Words matter, but we need to use the right ones. We do ourselves a disservice by disguising the seriousness of our difficulties — our problems — with euphemisms. The word ‘problem’ has been virtually replaced in our language by ‘issue’. ‘Problem’ suggests there is a — well — problem.

"Houston, we have a problem" is popularly quoted as a phrase spoken during Apollo 13, a NASA mission in the Apollo space program and the third meant to land on the Moon. After an explosion occurred on board the spacecraft en route to the Moon, Jack Swigert, the command module pilot, reported to Mission Control Centre in Houston, Texas: "Okay, Houston ... we've had a problem here." Would the Apollo 13 moon mission have been as promptly brought back to Earth after an explosion if he had instead radioed, “Houston, we have an issue”?

An unscientific look at reporting at home and abroad in various Ministries, Justice included, shows “issues” substantially outnumbering “problems” — when you might reasonably expect the opposite. The words are not synonymous. ‘Problems’ are by definition difficulties. ‘Issues’ are not necessarily; they’re just something that must be addressed. Problems demand answers, issues not so much. Issues often relax into a testiculation of committee members cascading across stakeholder interests finding broad approaches to other issues requiring further analysis in a circumlocution of consultation.

Here's the problem. Our busiest courthouses are not fit for the public, defendants, staff, or judges. Our Attorney General has a prime example on her doorstep: the Papakura District Court.
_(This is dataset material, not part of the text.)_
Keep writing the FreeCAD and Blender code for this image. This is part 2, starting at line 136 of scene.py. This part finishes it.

A rotting, leaky, unfit for purpose disgrace to the idea of justice.

We are not alone.

Last year The Herald reported from an Official Information Act response from the Justice Ministry about its $5 billion worth of property, where it admits to spending a tiny fraction of what it should have to keep them up to scratch. "More than 50 per cent of our assets are failing," said a ministry property assessment in June 2023. Forty-three percent of its 100-plus buildings rated "poor or very poor” and getting worse. The June assessment warned of "13 courthouses in very poor condition". Count among them four district and High courts in Auckland, three in wider Wellington, and two in Rotorua.
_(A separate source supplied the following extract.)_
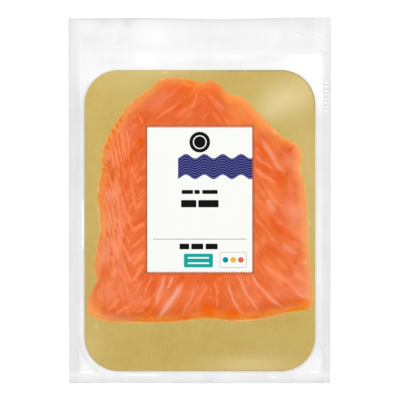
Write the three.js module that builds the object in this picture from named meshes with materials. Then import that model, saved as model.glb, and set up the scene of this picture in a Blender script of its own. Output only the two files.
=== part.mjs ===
// A flat vacuum pack of sliced smoked salmon, lying on its back. A clear film pouch is drawn
// tight over a stack of shingled slices on a gold card, and a paper label is stuck on the front.
// Millimetres. +X is the pack's right, +Y its head, +Z up out of its front. The origin is the
// middle of the face that it rests on.
import * as THREE from "three";

// The pouch: two films, drawn in CAD as one skin at the rim and one solid over what they hold.
const POUCH_WIDTH = 157.6;
const POUCH_LENGTH = 219.6;
const FOOT_NARROWING = 0.5; // each side runs in by this much from the head to the foot
const RIM_THICKNESS = 0.3;
const HEAD_EDGE_SAG = 0.8; // the head edge is cut a little lower in its middle
const HEAD_EDGE_LEAN = 0.4; // and its left end is twice this lower than its right end

// The free rim curls up off the table towards its edge, in slow ripples along X and Y.
const RIM_LIFT = 0.7;
const RIM_CURL = 1.5;
const RIM_RIPPLE = 0.33;
const RIM_RIPPLE_X = 13;
const RIM_RIPPLE_Y = 19;
const RIM_RIPPLE_SKEW = 31;
const HEAD_CORNER_LIFT = 1.3; // the right head corner stands up most
const HEAD_CORNER_FROM = new THREE.Vector2(30, 60);

// The card under the fish, with the film over its edge.
const CARD_WIDTH = 138.4;
const CARD_LENGTH = 180.6;
const CARD_CORNER = 20.4;
const CARD_CENTRE_Y = -12.3;
const CARD_TOP = 1.2;
const CARD_SHOULDER = 0.6; // the film turns over the card's edge from this far inside it
const CARD_OVERLAP = 0.2; // to this far outside it
const SHOULDER_DROP = 0.25;
const TENT_WIDTH = 3.2; // the film reaches the rim this far outside the card

// The stack of slices: its outline, anticlockwise from the right, one point at each turn of it.
const STACK_CENTRE = new THREE.Vector2(0, -3);
const STACK_OUTLINE = [
  [64.4, -3], [62.7, 11], [60.4, 19.5], [61.4, 26.4], [58.2, 33.4], [50.7, 37.2], [41.3, 46.3],
  [31.3, 56.4], [25.7, 61.6], [17.6, 64], [8.4, 72.2], [2, 71], [-10, 73.2], [-24, 72.6],
  [-29.5, 67.4], [-40, 60], [-49.8, 47.8], [-58.8, 29.4], [-59.1, 19], [-61.7, 4], [-60.2, -18],
  [-63.7, -40], [-62.2, -49], [-67.2, -60.6], [-65.9, -69], [-55, -73.2], [-32, -73.9],
  [-12, -73.3], [3, -71.4], [25, -73.1], [41, -70.7], [56, -67.3], [66, -65.6], [67.9, -59.2],
  [65.8, -33],
];
const SLICE_THICKNESS = 1.7;
const RELIEF_START = 2; // flakes and swell show from this far inside the stack's outline
const RELIEF_FULL = 9; // and fully from this far inside
const FILM_BRIDGE = 0.9; // the film meets the card this far outside the fish

// Where each slice's edge stays back from the stack's outline: the step all round, then
// bays, each [direction in degrees, half width in degrees, depth in millimetres]. A slice
// thins out to its edge over its taper.
const SLICES = [
  { step: 0, taper: 2.6, bays: [] },
  { step: 0.5, taper: 6, bays: [[58, 22, 6], [27, 10, 4], [226, 12, 1.5]] },
  { step: 1, taper: 9, bays: [[60, 25, 8], [27, 12, 8], [226, 14, 2.5]] },
  { step: 1.5, taper: 11.5, bays: [[62, 26, 10], [27, 14, 12], [224, 15, 3.5]] },
];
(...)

And while our little Rome was sinking, well, it couldn’t burn as it was too wet! What happened to this problem? It evolved quickly into a series of issues resulting in not much more than issue talk fests and high-level visits, several of them. This rather than a focused answer to the real problem easily identified as a chronic underspend, with no additional new investment over many years that has led to our building and a portfolio of commercial property in critical condition.

So, no, don’t get me started on Papakura, the ugly, damp justice tent on a prominent corner of Great South Road. That’s a problem, Houston!!